§ Prompt: Up to and including the line that contains "# ---- Stage", write out each line of the material from its first line, exactly.

--- BEGIN Source excerpt ---

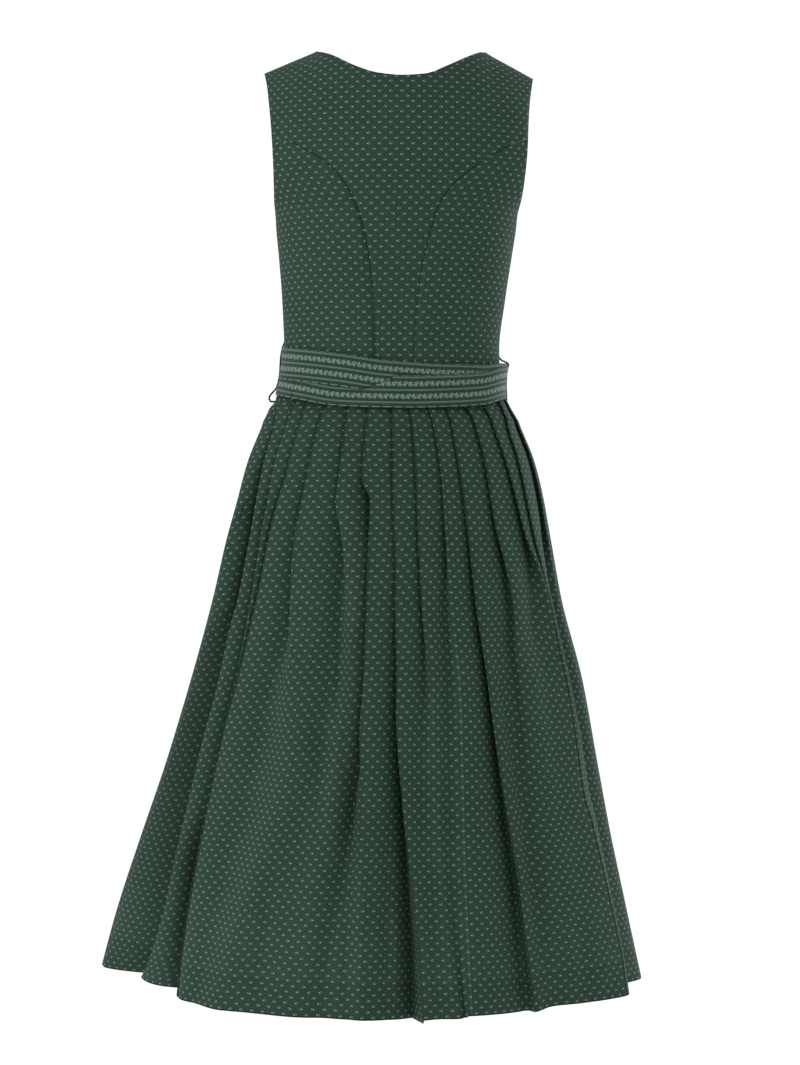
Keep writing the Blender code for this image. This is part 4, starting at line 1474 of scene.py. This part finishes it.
class DIRNDL_OT_loops(bpy.types.Operator):
    """Twist the thread loops that carry the ribbon at the side seams"""

    bl_idname = "dirndl.loops"
    bl_label = "Thread loops"

    def execute(self, context):
        depth = float(ribbon_outline.point(LOOP_BEARING, WAIST)[1])
        for name, points in LOOPS.items():
            line, at = loop_line(points, depth, STRAND_STEPS)
            tangent = np.gradient(line, axis=0)
            tangent /= np.linalg.norm(tangent, axis=1, keepdims=True)
            side = np.array([0.0, 1.0, 0.0])
            other = np.cross(tangent, side)
            curve = bpy.data.curves.new(name, "CURVE")
            curve.dimensions = "3D"
            curve.bevel_depth = STRAND_RADIUS * MM
            curve.bevel_resolution = 2
            curve.use_fill_caps = True
            for strand in (0.0, math.pi):
                turn = (2 * math.pi * at / STRAND_PITCH + strand)[:, None]
                path = line + STRAND_OFFSET * (np.cos(turn) * side + np.sin(turn) * other)
                spline = curve.splines.new("POLY")
                spline.points.add(len(path) - 1)
                for target, place in zip(spline.points, path):
                    target.co = (*(place * MM), 1.0)
            shape = bpy.data.objects.new("loop_curve", curve)
            mesh = bpy.data.meshes.new_from_object(shape)
            bpy.data.objects.remove(shape)
            bpy.data.curves.remove(curve)
            mesh.name = f"{name}_thread"
            mesh.shade_smooth()
            mesh.materials.clear()
            obj = new_object(f"{name}_thread", mesh)
            finish_piece(obj, thread_material(), name)
        return {"FINISHED"}


# ---- Stage ----

FRAME_HEIGHT = 1065
MM_PER_PIXEL = 1.15
CAMERA_DISTANCE = 3.2
CAMERA_ACROSS, CAMERA_HEIGHT = 0.001, -0.541
SENSOR = 36.0
PAPER = (0.93, 0.93, 0.93)
BACKDROP_STRENGTH = 1.05
KEY_PLACE, FILL_PLACE, LIGHT_SIZE = (-3.55, -1.4, 0.1), (2.75, 2.4, 0.1), (1.6, 2.2)


def area_light(name, place, target, size, power):
    light = bpy.data.lights.new(name, "AREA")
    light.shape = "RECTANGLE"
    light.size, light.size_y = size
    light.energy = power
    obj = new_object(name, light)
    obj.location = place
    obj.rotation_euler = (Vector(target) - Vector(place)).to_track_quat("-Z", "Y").to_euler()


class DIRNDL_OT_stage(bpy.types.Operator):
    """Set up the plain studio, its soft lights and the camera"""

    bl_idname = "dirndl.stage"
    bl_label = "Studio"

    def execute(self, context):
        stage = context.scene.dirndl_stage
        scene = context.scene
        scene.view_settings.view_transform = "Standard"
        world = bpy.data.worlds.new("studio")
        world.use_nodes = True
        tree = world.node_tree
        path = tree.nodes.new("ShaderNodeLightPath")
        strength = tree.nodes.new("ShaderNodeMapRange")
        strength.inputs["To Min"].default_value = stage.world_strength
        strength.inputs["To Max"].default_value = BACKDROP_STRENGTH
        tree.links.new(path.outputs["Is Camera Ray"], strength.inputs["Value"])
        background = tree.nodes["Background"]
        background.inputs["Color"].default_value = (1.0, 1.0, 1.0, 1.0)
        tree.links.new(strength.outputs[0], background.inputs["Strength"])
        scene.world = world

        bm = bmesh.new()
        bmesh.ops.create_circle(bm, cap_ends=True, segments=96, radius=stage.floor_radius)
        bmesh.ops.translate(bm, verts=bm.verts, vec=(0, 0, stage.floor_height))
        mesh = bpy.data.meshes.new("floor")
        bm.to_mesh(mesh)
        bm.free()
        floor = new_object("floor", mesh)
        paper = Graph("pale_paper", 0.9)
        paper.put(paper.inputs["Base Color"], PAPER)
        mesh.materials.append(paper.material)

        centre = (0.0, 0.0, CAMERA_HEIGHT)
        area_light("key", KEY_PLACE, centre, LIGHT_SIZE, stage.key_power)
        area_light("fill", FILL_PLACE, centre, LIGHT_SIZE, stage.fill_power)

        camera = bpy.data.cameras.new("camera")
        camera.sensor_width = SENSOR
        camera.lens = SENSOR * CAMERA_DISTANCE / (FRAME_HEIGHT * MM_PER_PIXEL * MM)
        obj = new_object("camera", camera)
        obj.location = (CAMERA_ACROSS, -CAMERA_DISTANCE, CAMERA_HEIGHT)
        obj.rotation_euler = (math.radians(90), 0, 0)
        scene.camera = obj
        return {"FINISHED"}


class DIRNDL_PT_panel(bpy.types.Panel):
    """Lists the steps and settings of the dress"""

    bl_idname = "DIRNDL_PT_panel"
    bl_label = "Dirndl Dress"
    bl_space_type = "VIEW_3D"
    bl_region_type = "UI"
    bl_category = "Dirndl"

    def draw(self, context):
        for operator in OPERATORS:
            self.layout.operator(operator.bl_idname)
        for key, group in GROUPS.items():
            settings = getattr(context.scene, key)
            for name in group.__annotations__:
                self.layout.prop(settings, name)


GROUPS = {"dirndl_cloth": DirndlCloth, "dirndl_ribbon": DirndlRibbon, "dirndl_stage": DirndlStage}
OPERATORS = (DIRNDL_OT_bodice, DIRNDL_OT_skirt, DIRNDL_OT_ribbon, DIRNDL_OT_loops, DIRNDL_OT_stage)
CLASSES = (*GROUPS.values(), *OPERATORS, DIRNDL_PT_panel)


def register():
    for cls in CLASSES:
        bpy.utils.register_class(cls)
    for key, group in GROUPS.items():
        setattr(bpy.types.Scene, key, bpy.props.PointerProperty(type=group))


def unregister():
    for key in GROUPS:
        delattr(bpy.types.Scene, key)
    for cls in reversed(CLASSES):
        bpy.utils.unregister_class(cls)


def main():
    register()
    bpy.ops.dirndl.bodice()
    bpy.ops.dirndl.skirt()
    bpy.ops.dirndl.ribbon()
    bpy.ops.dirndl.loops()
    bpy.ops.dirndl.stage()


if __name__ == "__main__":
    main()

--- END Source excerpt ---

§ Solution for this exercise:
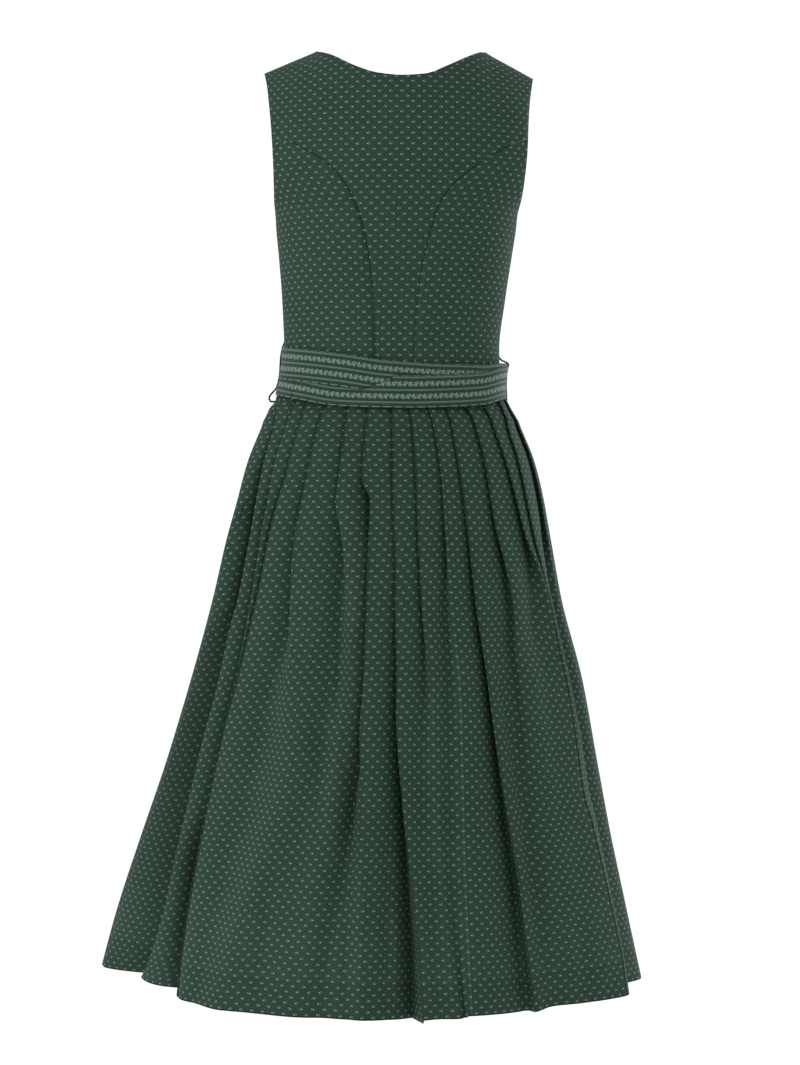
Keep writing the Blender code for this image. This is part 4, starting at line 1474 of scene.py. This part finishes it.
class DIRNDL_OT_loops(bpy.types.Operator):
    """Twist the thread loops that carry the ribbon at the side seams"""

    bl_idname = "dirndl.loops"
    bl_label = "Thread loops"

    def execute(self, context):
        depth = float(ribbon_outline.point(LOOP_BEARING, WAIST)[1])
        for name, points in LOOPS.items():
            line, at = loop_line(points, depth, STRAND_STEPS)
            tangent = np.gradient(line, axis=0)
            tangent /= np.linalg.norm(tangent, axis=1, keepdims=True)
            side = np.array([0.0, 1.0, 0.0])
            other = np.cross(tangent, side)
            curve = bpy.data.curves.new(name, "CURVE")
            curve.dimensions = "3D"
            curve.bevel_depth = STRAND_RADIUS * MM
            curve.bevel_resolution = 2
            curve.use_fill_caps = True
            for strand in (0.0, math.pi):
                turn = (2 * math.pi * at / STRAND_PITCH + strand)[:, None]
                path = line + STRAND_OFFSET * (np.cos(turn) * side + np.sin(turn) * other)
                spline = curve.splines.new("POLY")
                spline.points.add(len(path) - 1)
                for target, place in zip(spline.points, path):
                    target.co = (*(place * MM), 1.0)
            shape = bpy.data.objects.new("loop_curve", curve)
            mesh = bpy.data.meshes.new_from_object(shape)
            bpy.data.objects.remove(shape)
            bpy.data.curves.remove(curve)
            mesh.name = f"{name}_thread"
            mesh.shade_smooth()
            mesh.materials.clear()
            obj = new_object(f"{name}_thread", mesh)
            finish_piece(obj, thread_material(), name)
        return {"FINISHED"}


# ---- Stage ----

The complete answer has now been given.